**Task goal:**
Set down exactly the lines of the listing below, please, beginning with the first and ending with the line that holds "(0.65, (0.99, 0.985, 0.985)), (1.0, (1.0, 1.0, 0.97))]".

--- begin ---

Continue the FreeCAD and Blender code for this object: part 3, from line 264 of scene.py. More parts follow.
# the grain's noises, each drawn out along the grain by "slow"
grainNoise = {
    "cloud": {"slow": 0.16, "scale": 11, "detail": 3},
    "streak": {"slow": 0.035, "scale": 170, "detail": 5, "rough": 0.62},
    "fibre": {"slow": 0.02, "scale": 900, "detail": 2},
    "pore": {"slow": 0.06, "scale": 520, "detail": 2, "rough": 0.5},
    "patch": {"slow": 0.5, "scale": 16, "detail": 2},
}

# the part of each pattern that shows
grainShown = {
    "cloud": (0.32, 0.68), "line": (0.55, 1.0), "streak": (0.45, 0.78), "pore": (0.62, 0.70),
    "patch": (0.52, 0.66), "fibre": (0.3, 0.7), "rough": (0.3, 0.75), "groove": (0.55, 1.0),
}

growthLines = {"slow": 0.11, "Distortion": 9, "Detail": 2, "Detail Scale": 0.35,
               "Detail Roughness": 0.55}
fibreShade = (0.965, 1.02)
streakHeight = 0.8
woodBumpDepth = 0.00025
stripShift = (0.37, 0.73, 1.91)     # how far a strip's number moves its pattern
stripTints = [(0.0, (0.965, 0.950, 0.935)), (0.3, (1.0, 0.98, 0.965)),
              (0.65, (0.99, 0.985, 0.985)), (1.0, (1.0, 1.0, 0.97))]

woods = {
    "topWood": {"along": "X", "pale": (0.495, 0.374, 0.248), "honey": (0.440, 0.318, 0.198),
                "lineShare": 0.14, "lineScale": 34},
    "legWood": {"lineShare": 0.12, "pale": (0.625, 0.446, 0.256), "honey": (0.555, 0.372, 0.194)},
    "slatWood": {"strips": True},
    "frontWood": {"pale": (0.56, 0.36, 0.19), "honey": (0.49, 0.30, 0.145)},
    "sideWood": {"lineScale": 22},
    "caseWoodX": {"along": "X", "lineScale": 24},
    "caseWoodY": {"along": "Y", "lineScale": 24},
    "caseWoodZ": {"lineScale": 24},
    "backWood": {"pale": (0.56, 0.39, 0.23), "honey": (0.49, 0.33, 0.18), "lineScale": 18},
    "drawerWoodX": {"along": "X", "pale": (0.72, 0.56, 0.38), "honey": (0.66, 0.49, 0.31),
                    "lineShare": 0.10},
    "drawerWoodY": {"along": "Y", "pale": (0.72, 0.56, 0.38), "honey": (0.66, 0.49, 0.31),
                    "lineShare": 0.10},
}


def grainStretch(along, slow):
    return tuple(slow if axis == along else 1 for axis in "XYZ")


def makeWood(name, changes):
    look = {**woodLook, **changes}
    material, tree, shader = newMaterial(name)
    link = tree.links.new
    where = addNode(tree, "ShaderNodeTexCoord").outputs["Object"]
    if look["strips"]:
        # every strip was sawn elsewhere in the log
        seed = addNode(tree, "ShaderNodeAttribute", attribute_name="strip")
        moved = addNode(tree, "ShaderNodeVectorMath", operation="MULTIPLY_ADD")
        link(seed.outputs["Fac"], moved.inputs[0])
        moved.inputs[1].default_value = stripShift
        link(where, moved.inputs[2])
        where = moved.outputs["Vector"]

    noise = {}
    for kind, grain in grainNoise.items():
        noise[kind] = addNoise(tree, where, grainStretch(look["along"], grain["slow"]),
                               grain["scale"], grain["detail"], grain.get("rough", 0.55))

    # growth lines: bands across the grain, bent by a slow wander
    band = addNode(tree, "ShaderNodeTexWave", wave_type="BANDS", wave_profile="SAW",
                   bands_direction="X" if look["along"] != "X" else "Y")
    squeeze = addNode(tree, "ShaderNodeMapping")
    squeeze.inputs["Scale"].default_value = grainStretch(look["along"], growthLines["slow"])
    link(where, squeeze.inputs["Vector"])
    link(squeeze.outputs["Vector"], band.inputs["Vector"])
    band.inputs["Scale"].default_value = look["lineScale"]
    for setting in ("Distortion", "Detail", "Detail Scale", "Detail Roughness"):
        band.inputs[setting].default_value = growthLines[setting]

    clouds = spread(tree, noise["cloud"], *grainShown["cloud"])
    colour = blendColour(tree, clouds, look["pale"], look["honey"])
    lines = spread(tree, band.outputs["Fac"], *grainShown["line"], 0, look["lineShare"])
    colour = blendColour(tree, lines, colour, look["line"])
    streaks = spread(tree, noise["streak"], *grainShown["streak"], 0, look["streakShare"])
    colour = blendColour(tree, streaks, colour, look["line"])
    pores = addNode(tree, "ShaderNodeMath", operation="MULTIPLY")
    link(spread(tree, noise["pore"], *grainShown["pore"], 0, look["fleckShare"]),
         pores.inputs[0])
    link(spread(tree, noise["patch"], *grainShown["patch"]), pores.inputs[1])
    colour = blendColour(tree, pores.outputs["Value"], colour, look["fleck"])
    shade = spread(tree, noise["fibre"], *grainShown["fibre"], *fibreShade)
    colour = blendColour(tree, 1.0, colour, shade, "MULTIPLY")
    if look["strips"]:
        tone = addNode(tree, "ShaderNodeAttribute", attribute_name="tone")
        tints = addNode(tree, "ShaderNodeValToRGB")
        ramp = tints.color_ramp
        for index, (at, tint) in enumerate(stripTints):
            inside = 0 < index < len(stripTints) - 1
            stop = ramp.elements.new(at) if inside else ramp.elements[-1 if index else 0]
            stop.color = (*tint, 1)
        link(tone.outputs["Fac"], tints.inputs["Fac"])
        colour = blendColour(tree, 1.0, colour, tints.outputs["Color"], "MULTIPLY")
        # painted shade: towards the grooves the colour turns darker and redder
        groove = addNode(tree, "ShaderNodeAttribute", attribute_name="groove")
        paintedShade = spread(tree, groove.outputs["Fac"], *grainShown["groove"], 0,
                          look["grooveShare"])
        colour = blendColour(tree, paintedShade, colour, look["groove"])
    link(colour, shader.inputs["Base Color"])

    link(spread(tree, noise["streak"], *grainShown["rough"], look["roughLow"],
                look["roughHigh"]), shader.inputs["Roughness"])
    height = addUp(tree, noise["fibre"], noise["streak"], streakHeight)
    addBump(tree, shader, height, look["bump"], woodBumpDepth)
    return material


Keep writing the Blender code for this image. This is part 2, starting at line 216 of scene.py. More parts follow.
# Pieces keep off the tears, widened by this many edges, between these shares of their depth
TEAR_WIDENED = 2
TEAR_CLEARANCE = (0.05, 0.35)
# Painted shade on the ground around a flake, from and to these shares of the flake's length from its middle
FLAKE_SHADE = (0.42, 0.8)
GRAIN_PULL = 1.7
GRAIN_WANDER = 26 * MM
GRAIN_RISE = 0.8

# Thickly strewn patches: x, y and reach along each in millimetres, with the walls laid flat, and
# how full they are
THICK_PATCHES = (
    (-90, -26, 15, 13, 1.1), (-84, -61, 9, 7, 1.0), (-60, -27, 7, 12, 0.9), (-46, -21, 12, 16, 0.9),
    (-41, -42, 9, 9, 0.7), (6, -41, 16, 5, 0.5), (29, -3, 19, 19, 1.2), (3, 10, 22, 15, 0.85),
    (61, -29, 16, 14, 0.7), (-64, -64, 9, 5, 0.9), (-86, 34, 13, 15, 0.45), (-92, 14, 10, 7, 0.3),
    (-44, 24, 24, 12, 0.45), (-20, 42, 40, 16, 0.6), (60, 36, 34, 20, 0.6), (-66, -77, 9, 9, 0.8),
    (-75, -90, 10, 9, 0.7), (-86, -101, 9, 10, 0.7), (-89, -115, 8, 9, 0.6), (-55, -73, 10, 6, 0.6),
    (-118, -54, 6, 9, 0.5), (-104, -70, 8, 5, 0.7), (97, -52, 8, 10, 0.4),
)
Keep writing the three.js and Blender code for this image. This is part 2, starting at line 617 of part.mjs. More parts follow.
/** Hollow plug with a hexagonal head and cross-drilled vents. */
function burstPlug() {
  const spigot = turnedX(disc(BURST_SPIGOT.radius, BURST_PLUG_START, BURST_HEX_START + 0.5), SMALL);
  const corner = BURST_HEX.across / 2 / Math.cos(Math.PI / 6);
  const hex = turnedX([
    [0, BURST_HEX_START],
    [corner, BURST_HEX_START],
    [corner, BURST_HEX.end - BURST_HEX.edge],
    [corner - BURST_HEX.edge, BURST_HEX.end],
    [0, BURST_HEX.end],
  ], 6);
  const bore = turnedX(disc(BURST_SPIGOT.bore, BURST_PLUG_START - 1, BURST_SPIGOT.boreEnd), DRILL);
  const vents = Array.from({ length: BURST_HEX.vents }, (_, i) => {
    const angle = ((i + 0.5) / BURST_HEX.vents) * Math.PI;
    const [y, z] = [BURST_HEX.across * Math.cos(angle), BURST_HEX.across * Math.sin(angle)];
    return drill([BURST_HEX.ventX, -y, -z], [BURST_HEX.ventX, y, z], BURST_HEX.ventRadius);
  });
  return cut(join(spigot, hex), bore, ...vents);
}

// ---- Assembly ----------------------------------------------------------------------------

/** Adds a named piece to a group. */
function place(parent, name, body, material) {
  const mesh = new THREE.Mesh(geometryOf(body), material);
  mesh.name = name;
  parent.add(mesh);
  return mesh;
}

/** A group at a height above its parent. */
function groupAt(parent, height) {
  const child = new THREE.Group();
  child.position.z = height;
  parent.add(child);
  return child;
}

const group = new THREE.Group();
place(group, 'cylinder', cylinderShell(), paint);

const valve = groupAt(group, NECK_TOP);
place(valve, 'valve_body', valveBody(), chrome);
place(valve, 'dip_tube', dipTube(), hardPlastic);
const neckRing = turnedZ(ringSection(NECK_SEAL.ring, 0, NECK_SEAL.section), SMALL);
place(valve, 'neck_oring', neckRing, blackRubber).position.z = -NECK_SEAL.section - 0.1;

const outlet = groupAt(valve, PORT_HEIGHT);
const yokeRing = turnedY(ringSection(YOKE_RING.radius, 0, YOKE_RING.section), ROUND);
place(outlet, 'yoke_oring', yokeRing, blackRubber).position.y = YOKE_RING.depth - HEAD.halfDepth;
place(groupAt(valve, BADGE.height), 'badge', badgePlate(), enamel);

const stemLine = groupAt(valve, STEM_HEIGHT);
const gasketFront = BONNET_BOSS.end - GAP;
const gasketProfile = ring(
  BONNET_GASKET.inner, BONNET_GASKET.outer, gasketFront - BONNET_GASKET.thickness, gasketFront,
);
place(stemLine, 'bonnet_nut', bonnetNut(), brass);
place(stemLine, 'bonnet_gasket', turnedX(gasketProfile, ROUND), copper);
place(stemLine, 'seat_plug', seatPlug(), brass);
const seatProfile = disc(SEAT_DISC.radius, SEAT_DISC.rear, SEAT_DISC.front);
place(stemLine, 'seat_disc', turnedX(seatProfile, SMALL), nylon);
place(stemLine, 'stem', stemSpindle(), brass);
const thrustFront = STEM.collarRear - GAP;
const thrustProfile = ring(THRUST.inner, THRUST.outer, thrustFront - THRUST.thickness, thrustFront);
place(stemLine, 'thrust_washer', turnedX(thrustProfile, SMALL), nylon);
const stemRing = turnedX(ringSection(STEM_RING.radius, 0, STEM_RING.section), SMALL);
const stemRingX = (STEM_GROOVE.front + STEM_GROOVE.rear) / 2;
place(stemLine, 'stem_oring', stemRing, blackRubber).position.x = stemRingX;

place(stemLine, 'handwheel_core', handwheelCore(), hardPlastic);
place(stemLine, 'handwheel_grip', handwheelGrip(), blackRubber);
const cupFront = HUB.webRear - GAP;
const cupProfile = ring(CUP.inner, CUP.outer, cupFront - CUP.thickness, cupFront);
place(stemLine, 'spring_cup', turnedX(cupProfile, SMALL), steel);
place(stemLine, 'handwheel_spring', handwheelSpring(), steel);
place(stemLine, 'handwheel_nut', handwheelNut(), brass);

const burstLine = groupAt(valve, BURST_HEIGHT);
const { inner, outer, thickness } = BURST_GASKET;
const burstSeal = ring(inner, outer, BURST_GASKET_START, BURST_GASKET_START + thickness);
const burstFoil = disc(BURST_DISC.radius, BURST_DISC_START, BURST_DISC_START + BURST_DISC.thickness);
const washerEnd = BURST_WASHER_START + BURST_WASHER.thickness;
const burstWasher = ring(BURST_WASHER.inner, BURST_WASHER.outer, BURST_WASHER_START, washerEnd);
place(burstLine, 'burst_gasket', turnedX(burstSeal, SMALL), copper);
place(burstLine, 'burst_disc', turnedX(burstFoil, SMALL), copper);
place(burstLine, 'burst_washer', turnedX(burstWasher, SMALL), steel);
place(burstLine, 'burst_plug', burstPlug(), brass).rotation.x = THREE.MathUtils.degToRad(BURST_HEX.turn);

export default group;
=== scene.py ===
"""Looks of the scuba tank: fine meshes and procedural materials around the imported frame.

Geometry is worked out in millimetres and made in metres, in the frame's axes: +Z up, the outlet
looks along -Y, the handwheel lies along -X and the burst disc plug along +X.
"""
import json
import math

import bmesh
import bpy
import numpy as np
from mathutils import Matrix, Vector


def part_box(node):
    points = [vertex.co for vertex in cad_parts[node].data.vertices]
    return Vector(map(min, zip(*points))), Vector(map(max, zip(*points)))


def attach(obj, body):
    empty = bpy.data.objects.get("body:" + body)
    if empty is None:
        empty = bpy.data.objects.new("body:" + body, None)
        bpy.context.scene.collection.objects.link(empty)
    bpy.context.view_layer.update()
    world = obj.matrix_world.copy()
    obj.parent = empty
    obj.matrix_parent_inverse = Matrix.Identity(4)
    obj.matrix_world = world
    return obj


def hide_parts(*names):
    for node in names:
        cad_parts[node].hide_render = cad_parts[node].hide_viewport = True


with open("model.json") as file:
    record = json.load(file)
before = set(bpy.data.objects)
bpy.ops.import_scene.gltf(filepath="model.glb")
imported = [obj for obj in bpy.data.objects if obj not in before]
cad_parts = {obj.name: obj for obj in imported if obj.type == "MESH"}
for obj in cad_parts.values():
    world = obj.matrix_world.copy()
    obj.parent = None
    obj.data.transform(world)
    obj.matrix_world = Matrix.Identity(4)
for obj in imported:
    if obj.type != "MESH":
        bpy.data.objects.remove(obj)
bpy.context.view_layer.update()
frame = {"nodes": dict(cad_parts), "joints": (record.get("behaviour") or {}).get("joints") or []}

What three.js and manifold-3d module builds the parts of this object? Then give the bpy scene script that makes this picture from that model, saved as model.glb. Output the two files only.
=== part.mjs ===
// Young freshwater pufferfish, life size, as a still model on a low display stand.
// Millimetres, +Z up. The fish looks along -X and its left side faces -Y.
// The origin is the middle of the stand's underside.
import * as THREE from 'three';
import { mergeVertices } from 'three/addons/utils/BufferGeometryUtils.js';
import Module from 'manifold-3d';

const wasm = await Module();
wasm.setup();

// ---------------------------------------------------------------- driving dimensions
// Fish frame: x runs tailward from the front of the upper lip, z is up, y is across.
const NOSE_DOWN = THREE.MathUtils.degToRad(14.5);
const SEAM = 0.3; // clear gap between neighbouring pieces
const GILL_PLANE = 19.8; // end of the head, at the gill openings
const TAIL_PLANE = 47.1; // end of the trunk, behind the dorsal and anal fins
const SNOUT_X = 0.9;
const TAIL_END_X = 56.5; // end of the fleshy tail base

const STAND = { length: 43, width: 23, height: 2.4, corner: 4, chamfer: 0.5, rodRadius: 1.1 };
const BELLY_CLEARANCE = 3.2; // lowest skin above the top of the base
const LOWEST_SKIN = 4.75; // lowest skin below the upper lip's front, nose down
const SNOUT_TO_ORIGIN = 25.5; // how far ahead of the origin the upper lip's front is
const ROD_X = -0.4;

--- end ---

**Answer to the task:**
Continue the FreeCAD and Blender code for this object: part 3, from line 264 of scene.py. More parts follow.
# the grain's noises, each drawn out along the grain by "slow"
grainNoise = {
    "cloud": {"slow": 0.16, "scale": 11, "detail": 3},
    "streak": {"slow": 0.035, "scale": 170, "detail": 5, "rough": 0.62},
    "fibre": {"slow": 0.02, "scale": 900, "detail": 2},
    "pore": {"slow": 0.06, "scale": 520, "detail": 2, "rough": 0.5},
    "patch": {"slow": 0.5, "scale": 16, "detail": 2},
}

# the part of each pattern that shows
grainShown = {
    "cloud": (0.32, 0.68), "line": (0.55, 1.0), "streak": (0.45, 0.78), "pore": (0.62, 0.70),
    "patch": (0.52, 0.66), "fibre": (0.3, 0.7), "rough": (0.3, 0.75), "groove": (0.55, 1.0),
}

growthLines = {"slow": 0.11, "Distortion": 9, "Detail": 2, "Detail Scale": 0.35,
               "Detail Roughness": 0.55}
fibreShade = (0.965, 1.02)
streakHeight = 0.8
woodBumpDepth = 0.00025
stripShift = (0.37, 0.73, 1.91)     # how far a strip's number moves its pattern
stripTints = [(0.0, (0.965, 0.950, 0.935)), (0.3, (1.0, 0.98, 0.965)),
              (0.65, (0.99, 0.985, 0.985)), (1.0, (1.0, 1.0, 0.97))]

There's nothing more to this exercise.